Regarding the sensitivity of the climate to the increased greenhouse effect, Dessler pointed out that the 2014 IPCC report matched the 2001, 1995, and 1990 reports, estimating an eventual global surface warming of 1.5–4.5°C in response to a doubling of atmospheric carbon dioxide. Only the 2007 IPCC report slightly changed the estimated range to 2–4.5°C. Additionally, recent research has suggested that the true climate sensitivity lies on the high end of that range.
Regarding Antarctic sea ice, it’s a complex issue, influenced by factors like ozone depletion and recovery and associated changes in wind patterns. However, the rapid loss of Arctic sea ice has been much larger than the small increase in Antarctic sea ice. Moreover, the Southern Ocean around Antarctica has warmed. Thus changes in Antarctic sea ice tell us very little about global warming.
Overall, Dessler was correct that the evidence for human-caused global warming is now stronger than ever. His testimony presented a compelling case for the threat of human-caused global warming, which he considers “a clear and present danger.” Dessler and Curry agreed on one key point: that our actions can’t alter the path of climate change over the next several decades (though Curry sounded like the Borg, calling emissions reductions efforts “futile”). It’s true that we’re locked in for significant additional global warming from the greenhouse gases we’ve already emitted.

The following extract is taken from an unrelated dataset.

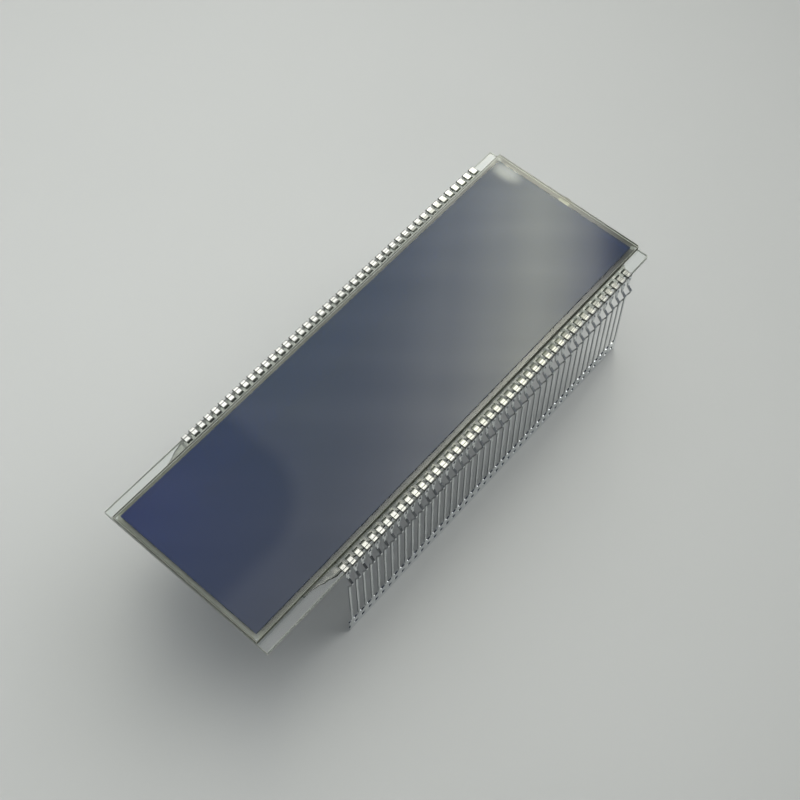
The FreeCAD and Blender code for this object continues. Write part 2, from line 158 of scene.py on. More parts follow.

However, Dessler pointed out that our actions today will determine whether we proceed on a dangerous path of continued rapid climate change over the second half of the 21st century, or stabilise global temperatures and minimize the threat posed by climate change. Dessler concluded:
“The scientific community has been working on understanding the climate system for nearly 200 years. In that time, a robust understanding of it has emerged. We know the climate is warming. We know that humans are now in the driver’s seat of the climate system. We know that, over the next century, if nothing is done to rein in emissions, temperatures will likely increase enough to profoundly change the planet. I wish this weren’t true, but it is what the science tells us.